Starting at the line that holds "obj.matrix_world = world", copy every line exactly through the end of the data, and no others.

INFORMATION SHOWN:
+ + + + +

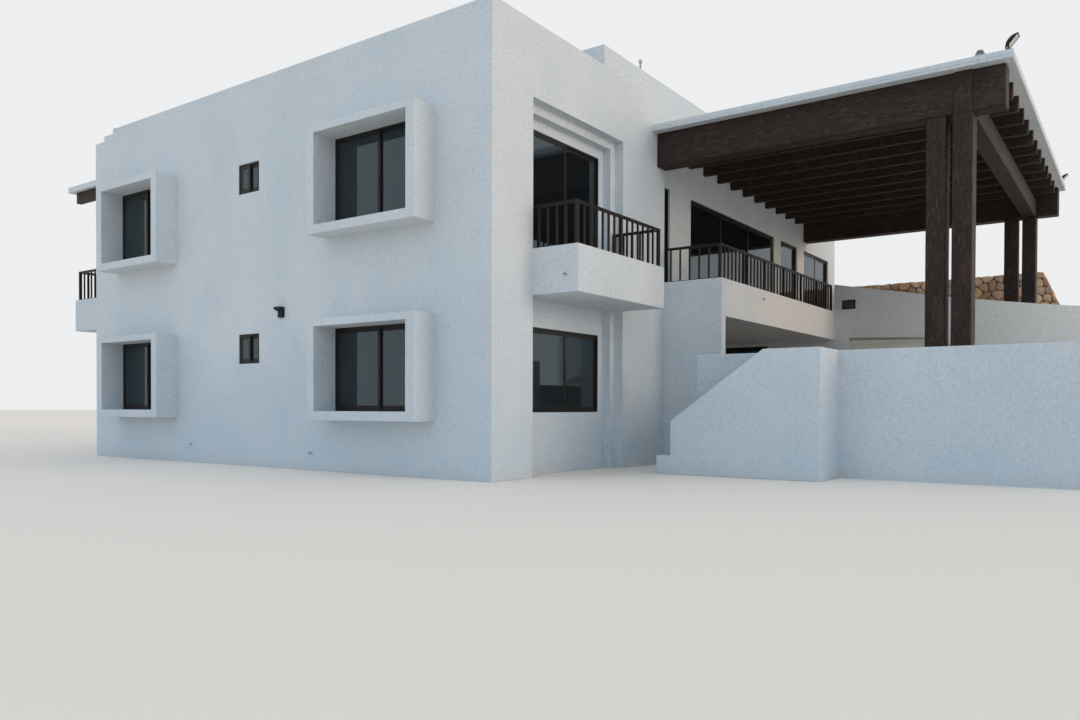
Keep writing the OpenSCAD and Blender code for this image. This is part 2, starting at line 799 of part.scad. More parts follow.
// The garden wall, notched at the stair's landing
module garden_wall() {
    color(white) difference() {
        span_box([garden_x, -grounds_end, 0], [garden_in_x, -garden_start, garden_z]);
        span_box([garden_x - cut, stair_wall_t - stair_end_y, landing_z],
            [garden_in_x + cut, -landing_y, garden_z + cut]);
    }
}

// The stair's parapet: a sloped part, a level part and a return to the garden wall
module stair_parapet() {
    rise_end_y = landing_y;
    low_y = stair_start + step_going;
    slope_rise = (rise_end_y - low_y) * step_rise / step_going;
    color(white) {
        translate([stair_x, 0, 0]) mirror([0, 1, 0]) rotate([90, 0, 90]) linear_extrude(stair_wall_t)
            polygon([[low_y, 0], [stair_end_y, 0], [stair_end_y, garden_z], [rise_end_y, garden_z],
                [low_y, garden_z - slope_rise]]);
        span_box([stair_x, -stair_end_y, 0], [garden_x, stair_wall_t - stair_end_y, garden_z]);
    }
}

// The steps and landing. The first step runs out past the parapet.
module garden_stair() {
    color(white) {
        span_box([stair_x, -stair_start - step_going, 0], [garden_x, -stair_start, sand_z + step_rise]);
        for (i = [1:step_count - 1])
            span_box([stair_in_x, stair_wall_t - stair_end_y, 0],
                [garden_x, -stair_start - i * step_going, sand_z + (i + 1) * step_rise]);
    }
}

// The raised terrace behind the garden wall, cut round the near columns
module raised_terrace() {
    color(white) difference() {
        span_box([garden_in_x, -grounds_end, landing_z - raised_slab_t],
            [base_tip_x - tip_cut, -landing_y, landing_z]);
        sweep_block(base_back, landing_z + cut);
        column_pair(beam_x[0]);
    }
}

module rear_balcony() {
    color(white) difference() {
        span_box([rear_balcony_x, house_length, band_bottom_z],
            [rear_balcony_x + rear_balcony_l, house_length + rear_balcony_depth, band_top_z]);
        span_box([rear_balcony_x + upstand_t, house_length - cut, upper_floor_z],
            [rear_balcony_x + rear_balcony_l - upstand_t,
                house_length + rear_balcony_depth - upstand_t, band_top_z + cut]);
    }
}

module rear_balcony_railing() {
    color(bronze) translate([rear_balcony_x, house_length, band_top_z]) mirror([0, 1, 0])
        railing_round(rear_balcony_l, rear_balcony_depth, rear_bays, return_bars[2]);
}

module rear_canopy() {
    color(white) span_box([canopy_x, house_length, canopy_z],
        [canopy_x + canopy_l, house_length + canopy_reach, canopy_z + pergola_t]);
}

module rear_canopy_joists() {
    pitch = (canopy_l - 2 * canopy_edge - joist_w) / (canopy_joists - 1);
    color(dark_wood) for (i = [0:canopy_joists - 1])
        translate([canopy_x + canopy_edge + i * pitch, house_length, canopy_z - joist_h])
            cube([joist_w, canopy_reach - canopy_short, joist_h]);
}

// Frames or glass of the left wall
module left_windows(part) {
    turn_x = frame_inset + frame_d;
    for (i = [0:1], k = [0:1])
        translate([turn_x, box_y[i], box_sill_z[k]]) rotate([0, 0, 90])
            window(part, box_window_w[i], box_head_z[k] - box_sill_z[k], 2);
    for (z = small_sill_z)
        translate([turn_x, small_y, z]) rotate([0, 0, 90]) window(part, small_w, small_h, 2);
}

// Frames or glass of the recess: a window below and a sliding door above
module recess_windows(part) {
    translate([front_open_x, front_open_y + frame_inset, front_sill_z])
        window(part, front_open_w, front_head_z - front_sill_z, 2);
    translate([front_open_x, front_open_y + frame_inset, upper_floor_z])
        window(part, front_open_w, recess_head_z - upper_floor_z, 2);
}

// Frames or glass of the wing's front and of its porch
module wing_windows(part) {
    set_back = frame_inset + frame_d / 2;
    lower_h = lower_head_z - ground_floor_z;
    for (i = [0:len(upper_at) - 1])
        translate([main_width + upper_at[i], wing_front_y + set_back, upper_floor_z])
            window(part, upper_w[i], upper_head_z - upper_floor_z, upper_panels[i]);
    for (i = [0:len(porch_at) - 1])
        translate([main_width + porch_at[i], porch_back_y + set_back, ground_floor_z])
            window(part, porch_w[i], lower_h, 2);
    translate([swept_x + deck_door[0], wing_front_y + set_back, ground_floor_z])
        window(part, deck_door[1], lower_h, 2);
    translate([swept_x + set_back + frame_d, wing_front_y + side_door[0], ground_floor_z]) rotate([0, 0, 90])
        window(part, side_door[1], side_head_z - ground_floor_z, 1);
}

// Frames or glass of the rear wall
module rear_windows(part) {
    y = house_length - frame_inset - frame_d;
    for (i = [0:len(rear_at) - 1]) {
        translate([rear_at[i], y, box_sill_z[0]])
            window(part, rear_w[i], box_head_z[0] - box_sill_z[0], 2);
        translate([rear_at[i], y, rear_sill_z(i)])
            window(part, rear_w[i], box_head_z[1] - rear_sill_z(i), 2);
    }
}

// Frames or glass of the right wall
module right_windows(part) {
    for (i = [0:1], k = [0:1])
        translate([house_end_x - frame_inset, wing_front_y + right_at[i], box_sill_z[k]]) rotate([0, 0, 90])
            window(part, right_w[i], box_head_z[k] - box_sill_z[k], 2);
}

module left_window_frames() {
    color(bronze) left_windows("frame");
}
module left_window_glass() {
    color(tint) left_windows("glass");
}
module front_window_frames() {
    color(bronze) recess_windows("frame");
}
module front_window_glass() {
    color(tint) recess_windows("glass");
}
module wing_window_frames() {
    color(bronze) wing_windows("frame");
}
module wing_window_glass() {
    color(tint) wing_windows("glass");
}
module rear_window_frames() {
    color(bronze) rear_windows("frame");
}
module rear_window_glass() {
    color(tint) rear_windows("glass");
}
module right_window_frames() {
    color(bronze) right_windows("frame");
}
module right_window_glass() {
    color(tint) right_windows("glass");
}

// The lamp on the left wall: a flat hood that stands out over a narrow body
module wall_lamp() {
    color(bronze) translate([0, lamp_at[0], lamp_at[1]])
        rotate([90, 0, 0]) mirror([0, 0, 1]) linear_extrude(lamp_size[0])
            polygon([[0, 0], [0, lamp_size[1]], [-lamp_reach[1], lamp_size[1]],
                [-lamp_reach[1], lamp_size[1] - hood_t[0]], [-lamp_reach[0], lamp_size[1] - hood_t[1]],
                [-lamp_reach[0], 0]]);
}

// A floodlight on its foot at the origin. Its head leans out, with a flat face below and a curved back.
module floodlight() {
    back_r = (pow(flood_size[2] / 2, 2) + pow(flood_size[1], 2)) / (2 * flood_size[1]);
    translate([-flood_foot[0] / 2, -flood_foot[0] / 2, 0])
        cube([flood_foot[0], flood_foot[0], flood_foot[1] + flood_lap]);
    translate([-flood_size[0] / 2, flood_foot[0] / 2, flood_foot[1]]) rotate([flood_lean, 0, 0])
        rotate([90, 0, 90]) linear_extrude(flood_size[0]) intersection() {
            square([flood_size[1], flood_size[2]]);
            translate([flood_size[1] - back_r, flood_size[2] / 2]) circle(r = back_r, $fn = round_fn);
        }
}

module floodlights() {
    color(bronze) for (x = [pergola_x + flood_at[0], pergola_end_x - flood_at[0]])
        translate([x, flood_at[1] - pergola_reach, pergola_top_z]) floodlight();
}

// The louvre: a rim with a grid of small cells, X out from the wall and Y along it
module louvre() {
    cell_w = (louvre_size[0] - 2 * louvre_t[0] + louvre_t[1]) / louvre_cells[0];
    cell_h = (louvre_size[1] - 2 * louvre_t[0] + louvre_t[1]) / louvre_cells[1];
    difference() {
        cube([louvre_t[2], louvre_size[0], louvre_size[1]]);
        for (i = [0:louvre_cells[0] - 1], k = [0:louvre_cells[1] - 1])
            translate([louvre_t[1], louvre_t[0] + i * cell_w, louvre_t[0] + k * cell_h])
                cube([louvre_t[2], cell_w - louvre_t[1], cell_h - louvre_t[1]]);
    }
}

// A short open pipe along +Z, from the origin
module spout() {
    difference() {
        cylinder(r = spout_size[0], h = spout_size[1], $fn = round_fn);
        translate([0, 0, spout_size[1] / 2])
            cylinder(r = spout_size[0] * spout_bore, h = spout_size[1], $fn = round_fn);
    }
}

// The vent pipe on the roof, the vent hood on the slab, the louvre and the drain spouts
module vents_and_spouts() {
    color("gray") {
        translate([main_width + vent_at[0], vent_at[1], roof_z]) {
            cylinder(r = vent_r[0], h = vent_z - roof_z, $fn = round_fn);
            translate([0, 0, vent_z - roof_z - vent_cap_h])
                cylinder(r = vent_r[1], h = vent_cap_h, $fn = round_fn);
        }
        translate([pergola_x, -hood_at, pergola_top_z]) rotate([90, 0, 90]) linear_extrude(hood_size[1])
            polygon([[-hood_size[0] / 2, 0], [hood_size[0] / 2, 0],
                [hood_top_w / 2, hood_size[2]], [-hood_top_w / 2, hood_size[2]]]);
        translate(sweep_centre) rotate([0, 0, 180 + asin(louvre_at[0] / sweep_r)])
            translate([sweep_r, -louvre_size[0] / 2, louvre_at[1]]) louvre();
        translate([recess_x, -balcony_spout[0], balcony_spout[1]]) rotate([0, -90, 0]) spout();
        translate([main_width + terrace_spout[0], -terrace_depth, terrace_spout[1]])
            rotate([90, 0, 0]) spout();
        for (place = foot_spouts) translate([0, place[0], place[1]]) rotate([0, -90, 0]) spout();
    }
}

left_wall();
front_wall();
lower_wing_wall();
upper_wing_wall();
rear_wall();
right_wall();
raised_parapet();
ground_floor();
upper_floor();
roof_slab();
window_boxes();
front_balcony();
front_balcony_railing();
terrace_slab();
terrace_railing();
terrace_end_wall();
swept_wall();
swept_base_wall();
upper_deck();
rubble_wall();
retaining_walls();
pergola_columns();
pergola_beams();
pergola_girder();
pergola_joists();
pergola_slab();
garden_wall();
stair_parapet();
garden_stair();
raised_terrace();
rear_balcony();
rear_balcony_railing();
rear_canopy();
rear_canopy_joists();
left_window_frames();
left_window_glass();
front_window_frames();
front_window_glass();
wing_window_frames();
wing_window_glass();
rear_window_frames();
rear_window_glass();
right_window_frames();
right_window_glass();
wall_lamp();
floodlights();
vents_and_spouts();
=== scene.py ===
import bpy
import bmesh
import math
import random
from mathutils import Matrix, Vector
from mathutils.bvhtree import BVHTree


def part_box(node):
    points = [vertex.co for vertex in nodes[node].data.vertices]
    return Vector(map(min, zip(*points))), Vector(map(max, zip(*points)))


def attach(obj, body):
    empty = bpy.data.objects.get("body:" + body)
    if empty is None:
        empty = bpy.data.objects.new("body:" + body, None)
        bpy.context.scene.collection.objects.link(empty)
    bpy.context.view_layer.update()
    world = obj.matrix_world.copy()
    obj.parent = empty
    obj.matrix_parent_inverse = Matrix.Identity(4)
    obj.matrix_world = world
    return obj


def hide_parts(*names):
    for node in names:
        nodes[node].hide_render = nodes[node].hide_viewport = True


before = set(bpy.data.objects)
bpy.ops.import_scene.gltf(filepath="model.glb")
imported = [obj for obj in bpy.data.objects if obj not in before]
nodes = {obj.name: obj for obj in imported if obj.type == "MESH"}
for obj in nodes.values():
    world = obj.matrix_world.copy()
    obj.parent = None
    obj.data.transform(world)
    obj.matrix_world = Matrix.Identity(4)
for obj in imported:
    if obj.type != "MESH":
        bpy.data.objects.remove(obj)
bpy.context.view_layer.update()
print("frame: %d nodes" % len(nodes))


def addObject(name, data):
    made = bpy.data.objects.new(name, data)
    bpy.context.scene.collection.objects.link(made)
    return made


# Camera: it stands where the photo was taken, a little over a metre above the house's foot
cameraView = {
    "place": (-9.857, -7.916, 1.12),
    "yaw": 35.52,           # degrees from +X towards +Y
    "pitch": -0.698,
    "roll": 0.167,
    "lens": 28.49,
    "sensor": 36.0,
    "shiftY": 0.0531,
    "reach": 500,           # metres
}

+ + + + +

ANSWER TO THE PROBLEM:
    obj.matrix_world = world
    return obj


def hide_parts(*names):
    for node in names:
        nodes[node].hide_render = nodes[node].hide_viewport = True


before = set(bpy.data.objects)
bpy.ops.import_scene.gltf(filepath="model.glb")
imported = [obj for obj in bpy.data.objects if obj not in before]
nodes = {obj.name: obj for obj in imported if obj.type == "MESH"}
for obj in nodes.values():
    world = obj.matrix_world.copy()
    obj.parent = None
    obj.data.transform(world)
    obj.matrix_world = Matrix.Identity(4)
for obj in imported:
    if obj.type != "MESH":
        bpy.data.objects.remove(obj)
bpy.context.view_layer.update()
print("frame: %d nodes" % len(nodes))


def addObject(name, data):
    made = bpy.data.objects.new(name, data)
    bpy.context.scene.collection.objects.link(made)
    return made


# Camera: it stands where the photo was taken, a little over a metre above the house's foot
cameraView = {
    "place": (-9.857, -7.916, 1.12),
    "yaw": 35.52,           # degrees from +X towards +Y
    "pitch": -0.698,
    "roll": 0.167,
    "lens": 28.49,
    "sensor": 36.0,
    "shiftY": 0.0531,
    "reach": 500,           # metres
}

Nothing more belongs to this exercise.